As to business accounts, merchants who use PayPal to sell online pay a fee of 2.9% on the amount they receive for sale, plus US$ 0.30 per transaction. However, bigger amounts have their fees reduced.
When receiving payments from different countries, PayPal charges fees that include currency conversation costs besides the international payment fee-fees also vary according to the currency.
The Payment Pro-business accounts have some special resources and services, at a cost of $30 per month.
You can receive money through a custom link, but PayPal will charge you when you withdrawal the amount. In the USA, the fee is 2.9% of the total received, plus $0.30.
Also, the company charges a fee for each time you withdrawal money with your debit card.
The money kept in PayPal is deposited in liquid investments, that provide interests as revenue.

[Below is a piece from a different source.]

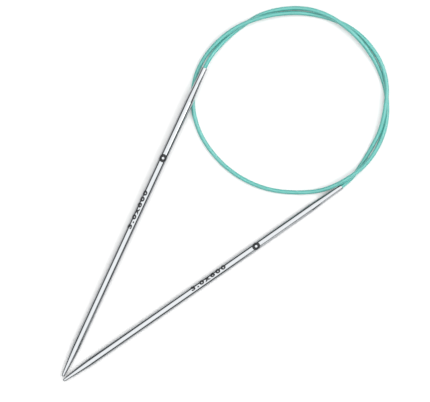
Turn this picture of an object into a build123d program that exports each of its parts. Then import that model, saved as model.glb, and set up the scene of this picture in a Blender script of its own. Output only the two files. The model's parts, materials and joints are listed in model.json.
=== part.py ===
from build123d import *
import os
from math import asin, atan, cos, degrees, pi, radians, sin, tan

# A circular knitting needle of 60 cm: two rigid steel tips joined by one coated cable. It lies on a table as it
# is stored: the tips make a narrow V, and the cord runs from tip to tip in a loose loop of one and a half turns.
# All sizes are in millimetres. +Y runs along the V, from the points towards the loop, and +Z is up. The origin
# is on the table, in the middle of the two tips.

# Each tip, from its point to its mouth, where the cord comes out
TIP_LENGTH = 122.7
SHANK_DIAMETER = 3.0
TUBE_WALL = 0.3
POINT_LENGTH = 12.0
POINT_END_DIAMETER = 1.15
POINT_BELLY = 0.08  # how far the taper bows out from a plain cone
POINT_SPIGOT = 8.0  # the part of the point that is pressed into the tube
NECK_LENGTH = 6.5
NECK_WALL = 0.27
NECK_FLARE = 0.08  # how much thicker the neck's wall is at its cone
CONE_LENGTH = 7.0
COLLAR_SPIGOT = 5.0
EDGE_BREAK = 0.05

# The cord: a plastic jacket on a steel rope, with a crimped ferrule on each end of the rope
CORD_DIAMETER = 1.5
ROPE_DIAMETER = 0.8
JACKET_INSERT = 3.5  # how far the jacket reaches into the neck
CORD_LEAD = 3.2  # how far the cord stays straight outside the mouth
FERRULE_LENGTH = 5.0
FERRULE_BREAK = 0.15

# Clearances
TURN_CLEARANCE = 0.03  # round the jacket and the rope, in the collar that turns on them
FERRULE_CLEARANCE = 0.08  # round the ferrule, in the tube
FACE_CLEARANCE = 0.1  # between faces that turn past each other
LAY_CLEARANCE = 0.12  # between strands, and under the tip that lies on a strand
CREST_RISE = 0.7  # how much higher a strand passes over the right mouth than over another strand

# Where the tips lie: the middle of each mouth, and the gap between the two points
MOUTH_HALF_GAP = 32.7
LEFT_MOUTH_Y = 59.7
RIGHT_MOUTH_Y = 58.7
POINT_GAP = 1.2
STRAND_CROSSING = 11.1  # from the left mouth back to where the cord passes under that tip

# Worked out from those
shank_radius = SHANK_DIAMETER / 2
tube_bore = shank_radius - TUBE_WALL
cord_radius = CORD_DIAMETER / 2
rope_radius = ROPE_DIAMETER / 2
jacket_bore = cord_radius + TURN_CLEARANCE
rope_bore = rope_radius + TURN_CLEARANCE
mouth_radius = jacket_bore + NECK_WALL
neck_radius = mouth_radius + NECK_FLARE
collar_end = NECK_LENGTH + CONE_LENGTH
ferrule_start = collar_end + COLLAR_SPIGOT + FACE_CLEARANCE
ferrule_end = ferrule_start + FERRULE_LENGTH
shoulder = TIP_LENGTH - POINT_LENGTH
rope_tail = ferrule_end - JACKET_INSERT

# The right tip lies flat. The left one lies on the table by its point and on a strand by its shank.
lean = asin((MOUTH_HALF_GAP - POINT_GAP / 2) / TIP_LENGTH)
lift = atan((CORD_DIAMETER + LAY_CLEARANCE) / (shoulder - STRAND_CROSSING))
left_mouth = Vector(-MOUTH_HALF_GAP, LEFT_MOUTH_Y, shank_radius + shoulder * tan(lift))
right_mouth = Vector(MOUTH_HALF_GAP, RIGHT_MOUTH_Y, shank_radius)
left_out = Vector(-sin(lean) * cos(lift), cos(lean) * cos(lift), sin(lift))
right_out = Vector(sin(lean), cos(lean), 0)

# Heights of the cord's middle: on the table, over another strand, between the two, and over the right mouth
LOW = cord_radius
HIGH = LOW + CORD_DIAMETER + LAY_CLEARANCE
HALFWAY = (LOW + HIGH) / 2
CREST = HIGH + CREST_RISE

# The cord's route between its two straight leads
LOOP = [
    (-33.8, 69.7, HALFWAY),
    (-32.9, 77.5, LOW),
    (-29.2, 90.3, LOW),
    (-16.2, 102.4, HIGH),
    (1.6, 104.6, HIGH),
    (18.7, 99.4, LOW),
    (30.9, 87.8, LOW),
    (35.2, 72.0, CREST),
    (31.2, 57.5, CREST),
    (24.8, 48.7, LOW),
    (11.3, 39.2, LOW),
    (-5.7, 36.4, LOW),
    (-22.8, 41.4, LOW),
    (-34.9, 55.2, LOW),
    (-35.8, 73.9, HIGH),
    (-27.9, 89.3, HIGH),
    (-15.3, 100.7, LOW),
    (1.7, 106.4, LOW),
    (19.8, 100.9, HIGH),
    (30.0, 85.3, HIGH),
    (32.2, 75.6, LOW),
    (33.2, 68.6, LOW),
]
ARC_SHARE = 0.45  # how much of the shorter run beside a bend its arc takes up


def tip_plane(mouth, outward):
    """A tip's own plane: X runs from its mouth to its point, and Y is square to that and up."""
    along = -outward
    return Plane(origin=mouth, x_dir=along, z_dir=along.cross(Vector(0, 0, 1)))


def tip_axis(seat):
    return Axis(seat.origin, seat.x_dir)


def cross_section(seat, distance):
    """The plane square to a tip's axis, at a distance from its mouth."""
    return Plane(origin=seat.origin + seat.x_dir * distance, z_dir=seat.x_dir)


def make_shank_tube(seat):
    with BuildPart() as tube:
        with BuildSketch(cross_section(seat, collar_end)):
            Circle(shank_radius)
            Circle(tube_bore, mode=Mode.SUBTRACT)
        extrude(amount=shoulder - collar_end)
    return tube.part


def make_point(seat):
    end_radius = POINT_END_DIAMETER / 2
    nose = TIP_LENGTH - end_radius
    with BuildPart() as point:
        with BuildSketch(seat):
            with BuildLine():
                Polyline(
                    (TIP_LENGTH, 0),
                    (shoulder - POINT_SPIGOT, 0),
                    (shoulder - POINT_SPIGOT, tube_bore - EDGE_BREAK),
                    (shoulder - POINT_SPIGOT + EDGE_BREAK, tube_bore),
                    (shoulder, tube_bore),
                    (shoulder, shank_radius),
                )
                SagittaArc((shoulder, shank_radius), (nose, end_radius), POINT_BELLY)
                CenterArc((nose, 0), end_radius, 0, 90)
            make_face()
        revolve(axis=tip_axis(seat))
    return point.part


def make_cord_collar(seat):
    """The neck and cone at the mouth. The rope passes through its floor, and the ferrule pulls up against it."""
    floor = JACKET_INSERT + FACE_CLEARANCE
    spigot_end = collar_end + COLLAR_SPIGOT
    with BuildPart() as collar:
        with BuildSketch(seat):
            with BuildLine():
                Polyline(
                    (0, jacket_bore),
                    (0, mouth_radius - EDGE_BREAK),
                    (EDGE_BREAK, mouth_radius),
                    (NECK_LENGTH, neck_radius),
                    (collar_end, shank_radius),
                    (collar_end, tube_bore),
                    (spigot_end - EDGE_BREAK, tube_bore),
                    (spigot_end, tube_bore - EDGE_BREAK),
                    (spigot_end, rope_bore),
                    (floor, rope_bore),
                    (floor, jacket_bore),
                    close=True,
                )
            make_face()
        revolve(axis=tip_axis(seat))
    return collar.part


def make_ferrule(seat):
    with BuildPart() as ferrule:
        with BuildSketch(cross_section(seat, ferrule_start)):
            Circle(tube_bore - FERRULE_CLEARANCE)
            Circle(rope_radius, mode=Mode.SUBTRACT)
        extrude(amount=FERRULE_LENGTH)
        chamfer(ferrule.edges().filter_by(GeomType.CIRCLE).group_by(SortBy.RADIUS)[-1], FERRULE_BREAK)
    return ferrule.part


def bend_radii(points):
    """One radius for each bend of the route, as large as its two runs allow."""
    runs = [end - start for start, end in zip(points, points[1:])]
    radii = []
    for before, after in zip(runs, runs[1:]):
        turn = before.get_angle(after)
        radii.append(ARC_SHARE * min(before.length, after.length) / tan(radians(turn / 2)))
        print(f"run {before.length:.1f}, then a turn of {turn:.1f} degrees with radius {radii[-1]:.1f}")
    return radii


seats = {"left": tip_plane(left_mouth, left_out), "right": tip_plane(right_mouth, right_out)}
os.makedirs("parts", exist_ok=True)

for side, seat in seats.items():
    pieces = {
        "shank_tube": make_shank_tube(seat),
        "point": make_point(seat),
        "cord_collar": make_cord_collar(seat),
        "crimp_ferrule": make_ferrule(seat),
    }
    for name, piece in pieces.items():
        piece.label = f"{side}_{name}"
        export_step(piece, f"parts/{piece.label}.step")

route = [
    left_mouth - left_out * JACKET_INSERT,
    left_mouth + left_out * CORD_LEAD,
    *[Vector(*point) for point in LOOP],
    right_mouth + right_out * CORD_LEAD,
    right_mouth - right_out * JACKET_INSERT,
]
with BuildLine() as cord_path:
    FilletPolyline(*route, radius=bend_radii(route))
jacket_end = Plane(origin=cord_path.line @ 0, z_dir=cord_path.line % 0)

with BuildPart() as cord_jacket:
    with BuildSketch(jacket_end):
        Circle(cord_radius)
        Circle(rope_radius, mode=Mode.SUBTRACT)
    sweep(path=cord_path.line)

# The rope goes on straight past both ends of the jacket, through the collars and the ferrules.
with BuildPart() as cord_rope:
    with BuildSketch(jacket_end):
        Circle(rope_radius)
    sweep(path=cord_path.line)
    for seat in seats.values():
        with BuildSketch(cross_section(seat, JACKET_INSERT)):
            Circle(rope_radius)
        extrude(amount=rope_tail)

cord_length = cord_path.wire().length
jacket_section = pi * (cord_radius**2 - rope_radius**2)
print(f"cord: {cord_length:.1f} long, {cord_length - 2 * JACKET_INSERT:.1f} of it outside the tips")
print(f"jacket: volume {cord_jacket.part.volume:.2f}, section times length {jacket_section * cord_length:.2f}")
print(f"tips: {degrees(2 * lean):.2f} degrees apart, left tip lifted by {degrees(lift):.2f} degrees")

cord_jacket.part.label = "cord_jacket"
export_step(cord_jacket.part, "parts/cord_jacket.step")
cord_rope.part.label = "cord_rope"
export_step(cord_rope.part, "parts/cord_rope.step")
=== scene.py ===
import json
from math import atan2, cos, hypot, pi, radians, sin

import bmesh
import bpy
from bpy.props import (
    FloatProperty,
    FloatVectorProperty,
    IntProperty,
    PointerProperty,
    StringProperty,
)
from mathutils import Matrix, Vector


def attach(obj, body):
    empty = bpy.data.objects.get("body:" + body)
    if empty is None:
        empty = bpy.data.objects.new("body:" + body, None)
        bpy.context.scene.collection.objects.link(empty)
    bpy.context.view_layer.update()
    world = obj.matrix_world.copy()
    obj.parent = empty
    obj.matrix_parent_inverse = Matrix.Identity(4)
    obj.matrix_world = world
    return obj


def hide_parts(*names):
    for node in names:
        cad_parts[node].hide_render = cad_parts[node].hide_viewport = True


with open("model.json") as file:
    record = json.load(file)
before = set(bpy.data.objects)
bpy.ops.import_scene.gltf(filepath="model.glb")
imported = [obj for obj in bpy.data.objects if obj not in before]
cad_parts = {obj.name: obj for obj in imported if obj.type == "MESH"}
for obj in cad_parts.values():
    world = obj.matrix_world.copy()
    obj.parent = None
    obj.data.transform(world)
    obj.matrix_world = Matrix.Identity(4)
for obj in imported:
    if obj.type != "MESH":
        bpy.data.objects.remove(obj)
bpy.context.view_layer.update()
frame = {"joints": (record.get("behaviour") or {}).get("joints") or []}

bl_info = {
    "name": "Circular Knitting Needle",
    "version": (1, 0, 0),
    "blender": (4, 5, 0),
    "location": "3D Viewport > Sidebar > Knitting Needle",
    "description": "Builds a circular knitting needle: two steel tips that turn on one coated cord",
    "category": "Add Mesh",
}

# Every object lies in the frame's own space, in metres: +Z is up, and the table is at height 0.
MM = 0.001
SIDES = ("left", "right")

# The cord's middle, between the straight leads at its two ends
LOOP = (
    (-0.0338, 0.0697, 0.00156),
    (-0.0329, 0.0775, 0.00075),
    (-0.0292, 0.0903, 0.00075),
    (-0.0162, 0.1024, 0.00237),
    (0.0016, 0.1046, 0.00237),
    (0.0187, 0.0994, 0.00075),
    (0.0309, 0.0878, 0.00075),
    (0.0352, 0.0720, 0.00307),
    (0.0312, 0.0575, 0.00307),
    (0.0248, 0.0487, 0.00075),
    (0.0113, 0.0392, 0.00075),
    (-0.0057, 0.0364, 0.00075),
    (-0.0228, 0.0414, 0.00075),
    (-0.0349, 0.0552, 0.00075),
    (-0.0358, 0.0739, 0.00237),
    (-0.0279, 0.0893, 0.00237),
    (-0.0153, 0.1007, 0.00075),
    (0.0017, 0.1064, 0.00075),
    (0.0198, 0.1009, 0.00237),
    (0.0300, 0.0853, 0.00237),
    (0.0322, 0.0756, 0.00075),
    (0.0332, 0.0686, 0.00075),
)
# The share of its bend that a lead's end leans back, so that the spline runs down the middle of the mouth
LEAD_COUNTER = 0.09
# Edges that turn by more than this stay sharp
SHARP_ANGLE = radians(32)

# Where two turned pieces meet flush, their edges are rounded by this share of the others' rounding
SEAM_SHARE = 0.4

CARD_RADIUS = 3.0
CARD_FACETS = 96
SENSOR_WIDTH = 36  # millimetres
# The studio's walls are dark below the first height and white above the second. Each height is the sine of
# the angle above the table.
WALL_DARK_TO = 0.50
WALL_WHITE_FROM = 0.80
WALL_DARK = (0.03, 0.035, 0.035, 1)
WALL_WHITE = (1, 1, 1, 1)
WALL_STRENGTH = 2.35
# A large softbox over the camera's right, and a small gridded one, low down, that shines at the right mouth.
# Each has what it aims at, its place from there in metres (to the camera's right, to its top, and up), its
# width in metres, its power in watts, and how wide its beam is in degrees.
LIGHTS = (
    ("key_softbox", "table", (0.753, 0.264, 0.602), 0.8, 5.0, 180),
    ("gridded_softbox", "mouth", (0.278, -0.302, 0.1), 0.12, 0.0022, 25),
)


def linear(code):
    """An sRGB hex colour as linear RGBA."""
    channels = [int(code[at:at + 2], 16) / 255 for at in (0, 2, 4)]
    return (*[c / 12.92 if c <= 0.04045 else ((c + 0.055) / 1.055) ** 2.4 for c in channels], 1.0)


def size(name, value, description):
    """A length that a user can change, given in millimetres."""
    return FloatProperty(
        name=name, description=description, default=value * MM, min=0, precision=6, unit="LENGTH"
    )


def colour(name, code, description):
    return FloatVectorProperty(
        name=name, description=description, default=linear(code), size=4, min=0, max=1, subtype="COLOR"
    )


# ---------------------------------------------------------------- sizes and colours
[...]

Payflow is the gateway the merchant accounts can integrate into their websites. There is a free plan, by which the customer enters the payment details on a page hosted by PayPal, and there is a premium option, at a cost of $25 per month, by which the user may design their checkout page.
Moreover, PayPal charges a fee of $0.10 for credit card payments and offers other optional features, such as fraud protection, recurring billing, and buyer authentication.
You can borrow up to 15% of the last 12 months of sales (up to $85,000). There are no interests and the fee is fixed, and the payments are made as a percentage of PayPal sales. The larger the percentage allocated, the lower the fee.
Business in a box
PayPal offers some solutions in association with Xero and Woo Commerce, and the company earns an affiliate commission on that.
If you use a credit of $99 or more, paid fully within 6 months, you don’t pay for it. But, for any other conditions, the annual percentage rate is 19,99%, counting from the posting date.
It is an offline mobile application and card reader, that allows you to receive payments from any kind of card.
PayPal owns other companies, such as Braintree, Xoom, and Venmo, that add value and revenue sources to the company.